Преодолевших кризис и приходивших в сознание больных начали на военных санитарных машинах перевозить из их прежних бараков в "санаторный" блок в бывшем эсэсовском городке. Там у нас уже были настоящие больничные койки с чистым бельем. Очевидно, до этого нас по-настоящему продезинфицировали и полностью сменили белье и одежду. При этом у меня пропала бумажная иконка святых Бориса и Глеба. Сохранился, однако, алюминиевый крестик. После того как в Грос-Розене у меня отняли мой крестильный крест, я долго ходил без креста. Но в Лангензальце заключенный серб, работавший у станка, выпилил мне восьмиконечный крестик из алюминия. Крестик этот у меня и сейчас сохранился. Прошу похоронить меня с ним.

В "санатории" нас обслуживали санитары из числа самих заключенных, поляки. Не могу забыть, как принесли мне кружку горячего молока с взбитым яйцом и сахаром. После первого глотка по всему телу пробежало райское тепло.

На следующий день зашел ко мне Борис Фульда, сказал, что всех освобожденных обитателей лагеря уже разделили по национальностям, вернее – по гражданству, и расселили по разным баракам бывшего эсэсовского городка. И уже началась репатриация. Уехали на родину французы, бельгийцы, голландцы, норвежцы. Пока я в своем бараке лежал в тифу без сознания, увезли советских граждан. Репатриация граждан Югославии должна была начаться в первых числах июня. С поляками были трудности – многие не признавали коммунистический режим, установившийся у них на родине, заявляли о признании ими правительства в изгнании (в Лондоне), и на репатриацию не соглашались.

Шла фильтрация данных обо всех, кто отказывался от репатриации на свою родину или вызывал какие-либо подозрения по другим причинам.

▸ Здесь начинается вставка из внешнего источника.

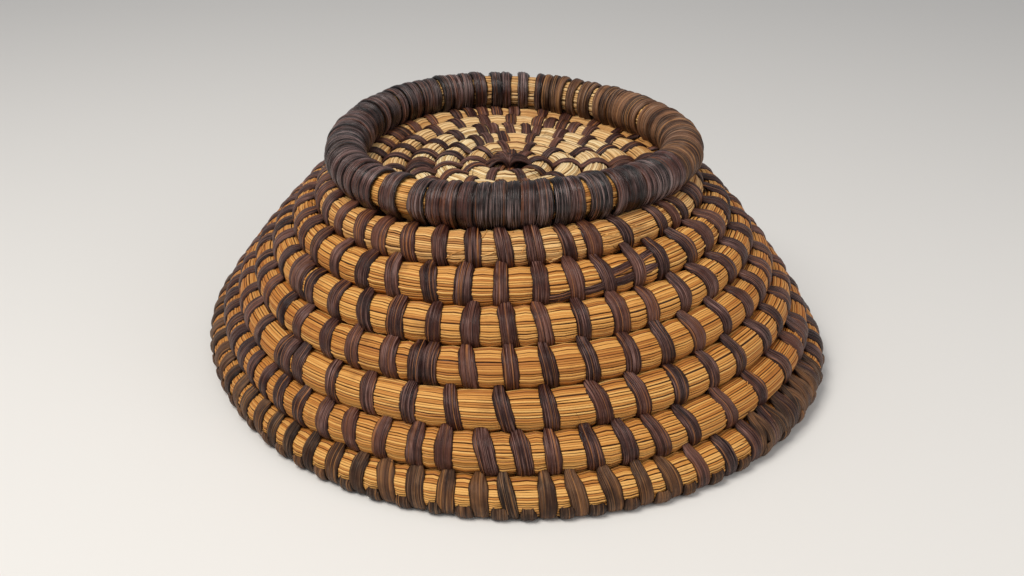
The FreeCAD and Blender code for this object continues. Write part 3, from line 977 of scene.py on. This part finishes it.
class Bark:
    """The looks of one kind of splint."""

    def __init__(self, name, tones, sheen, streak, streak_share, roughness, specular):
        self.name = name
        self.tones = tones
        self.sheen = sheen
        self.streak = streak
        self.streak_share = streak_share
        self.roughness = roughness
        self.specular = specular

    def material(self):
        """Split bark: fibres along the strip, a painted grey sheen on patches of the ridges, tan streaks and
        dark cracks, and painted shade along the rolled edges.
        """
        material, tree, shader = new_material(self.name)
        grain = node(tree, "ShaderNodeUVMap", uv_map="grain").outputs[0]
        place = node(tree, "ShaderNodeTexCoord").outputs["Object"]
        coarse = remap(tree, noise(tree, scaled(tree, grain, (0.85, 0.020, 1)), 1.0, 2.0), 0.34, 0.66, 0, 1)
        fibre = remap(tree, noise(tree, scaled(tree, grain, (2.2, 0.045, 1)), 1.0, 3.0), 0.34, 0.66, 0, 1)
        tone = weighted(tree, (attribute(tree, "tint"), 0.44), (coarse, 0.32), (fibre, 0.24))
        colour = ramp(tree, tone, tuple(zip((0.16, 0.48, 0.84), self.tones)))
        # Painted sheen: patches of the lighter fibres are mixed towards a grey sheen colour
        sheen_patches = remap(tree, noise(tree, place, 55.0, 3.0), 0.38, 0.58, 0.0, 1.0)
        painted_sheen_share = calculate(tree, "MULTIPLY", remap(tree, fibre, 0.45, 0.85, 0.0, 0.8), sheen_patches)
        colour = blend(tree, painted_sheen_share, colour, self.sheen)
        thread = noise(tree, scaled(tree, grain, (1.1, 0.012, 1)), 1.0, 2.0, 0.5)
        colour = blend(tree, remap(tree, thread, 0.58, 0.66, 0.0, self.streak_share), colour, self.streak)
        crack = noise(tree, scaled(tree, grain, (2.1, 0.020, 1)), 1.0, 3.0, 0.5)
        colour = blend(tree, remap(tree, crack, 0.36, 0.44, 0.85, 0.0), colour, self.tones[0])
        dirt = remap(tree, noise(tree, place, 70.0, 4.0), 0.52, 0.70, 0.0, 0.6)
        colour = blend(tree, dirt, colour, self.tones[0])
        # Painted shade: the strip darkens towards its rolled edges, where it meets the straw or the next wrap
        edge_shade = remap(tree, attribute(tree, "edge_shade"), 0.74, 0.98, 0.0, 0.85)
        colour = blend(tree, edge_shade, colour, self.tones[0])
        tree.links.new(colour, shader.inputs["Base Color"])
        low, high = self.roughness
        tree.links.new(remap(tree, fibre, 0.1, 0.9, low, high), shader.inputs["Roughness"])
        shader.inputs["Specular IOR Level"].default_value = self.specular
        relief = weighted(tree, (fibre, 0.6), (crack, 0.8))
        bump(tree, shader, relief, 0.8, 0.0007)
        return material


BARKS = (
    Bark(
        "bark_splint", ((0.008, 0.002, 0.002), (0.046, 0.013, 0.009), (0.155, 0.056, 0.032)),
        (0.280, 0.155, 0.130), (0.42, 0.160, 0.048), 0.75, (0.26, 0.52), 0.25,
    ),
    Bark(
        "rim_splint", ((0.010, 0.004, 0.002), (0.062, 0.023, 0.010), (0.185, 0.082, 0.034)),
        (0.270, 0.155, 0.085), (0.38, 0.165, 0.048), 0.75, (0.34, 0.58), 0.23,
    ),
    Bark(
        "ring_splint_dark", ((0.001, 0.001, 0.001), (0.012, 0.003, 0.002), (0.105, 0.034, 0.023)),
        (0.340, 0.230, 0.210), (0.30, 0.100, 0.034), 0.40, (0.16, 0.40), 0.38,
    ),
    Bark(
        "ring_splint_brown", ((0.012, 0.004, 0.002), (0.095, 0.037, 0.016), (0.280, 0.130, 0.062)),
        (0.330, 0.205, 0.135), (0.46, 0.220, 0.080), 0.70, (0.34, 0.58), 0.25,
    ),
)
MATERIALS = {"straw": straw_material()}
for bark in BARKS:
    MATERIALS[bark.name] = bark.material()

make_straw_coil()
make_ring_straw()
make_stitches()
make_rim()
make_rim_end()
make_tails()
make_fan()
make_ring_wraps()
make_loose_straws()
make_loose_fibres()

# Floor, light and camera
FLOOR_SIZE = 60.0


def make_floor():
    """A plain pale floor."""
    mesh = bpy.data.meshes.new("floor")
    h = FLOOR_SIZE / 2
    mesh.from_pydata([(-h, -h, 0), (h, -h, 0), (h, h, 0), (-h, h, 0)], [], [(0, 1, 2, 3)])
    material, _, shader = new_material("floor")
    shader.inputs["Base Color"].default_value = (0.72, 0.70, 0.67, 1)
    shader.inputs["Roughness"].default_value = 0.8
    mesh.materials.append(material)
    floor = bpy.data.objects.new("floor", mesh)
    bpy.context.collection.objects.link(floor)


def make_world(colour, strength):
    """An even studio sky."""
    world = bpy.data.worlds.new("studio")
    bpy.context.scene.world = world
    world.use_nodes = True
    background = world.node_tree.nodes["Background"]
    background.inputs[0].default_value = (*colour, 1)
    background.inputs[1].default_value = strength


def area_light(name, place, target, size, power, colour):
    """A soft square lamp that points at a target."""
    lamp = bpy.data.lights.new(name, "AREA")
    lamp.size = size
    lamp.energy = power
    lamp.color = colour
    made = bpy.data.objects.new(name, lamp)
    made.location = place
    made.rotation_mode = "QUATERNION"
    made.rotation_quaternion = (Vector(target) - Vector(place)).to_track_quat("-Z", "Y")
    bpy.context.collection.objects.link(made)


# The camera, from a fit to the photo: distances in course pitches, angles in radians
FOCAL_PIXELS = 1144.75
FRAME_WIDTH = 1024
SENSOR = 36.0
CAMERA_DISTANCE = 34.348 * WALL_PITCH
CAMERA_ELEVATION = 0.43985
CAMERA_ROLL = -0.00127
CAMERA_YAW = 0.00506
CAMERA_PITCH = -0.03266


def make_camera():
    """The camera at the photo's viewing angle, aimed near the middle of the wall."""
    e = CAMERA_ELEVATION
    back = Vector((0, -math.cos(e), math.sin(e)))
    right = Vector((1, 0, 0))
    up = back.cross(right)
    target = Vector((AXIS[0], AXIS[1], (TOP_HEIGHT + RIM_CENTRE_HEIGHT) / 2))
    place = (target + back * CAMERA_DISTANCE) * MM
    basis = Matrix((right, up, back)).transposed()
    basis = basis @ Matrix.Rotation(-CAMERA_YAW, 3, "Y") @ Matrix.Rotation(CAMERA_PITCH, 3, "X")
    basis = basis @ Matrix.Rotation(-CAMERA_ROLL, 3, "Z")
    data = bpy.data.cameras.new("camera")
    data.sensor_width = SENSOR
    data.lens = FOCAL_PIXELS / FRAME_WIDTH * SENSOR
    data.clip_start = 0.01
    data.clip_end = 50
    camera = bpy.data.objects.new("camera", data)
    camera.matrix_world = Matrix.Translation(place) @ basis.to_4x4()
    bpy.context.collection.objects.link(camera)
    bpy.context.scene.camera = camera


make_floor()
make_world((0.94, 0.96, 1.0), 0.41)
area_light("key", (-0.5, -0.5, 1.3), (0, 0, 0.05), 0.7, 17, (1.0, 0.97, 0.92))
area_light("fill", (0.9, -0.7, 0.7), (0, 0, 0.05), 0.9, 4, (1.0, 0.97, 0.94))
make_camera()
bpy.context.scene.view_settings.view_transform = "Standard"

Разбираться в наших делах американцам помогал Международный комитет узников Дахау. Мое "дело" вел при этом Борис Фульда. Рассказывал мне о непонимании нашего положения американцами. Обязательно хотели и нас – эмигрантов – отправить в Советский Союз, а когда им говорили, что там Сталин, высказывались за то, чтобы мы тем более поехали на родину и выбрали бы "другого президента".

Борису Фульде стоило немалых трудов, чтобы убедить офицера американской контрразведки не отправлять меня "выбирать другого президента", а разрешить остаться в американской оккупационной зоне Германии. Решающим оказался тот аргумент, что где-то в американской зоне должны находиться мои родители. В конце концов, было решено, что меня освободят из лагеря, я разыщу своих родителей, и мы дружно всей семьей поедем "выбирать другого президента". Документ о моем освобождении из лагеря был подписан 14 июня 1945 года, ровно через год после моего ареста 14 июня 1944 года в Бреславле.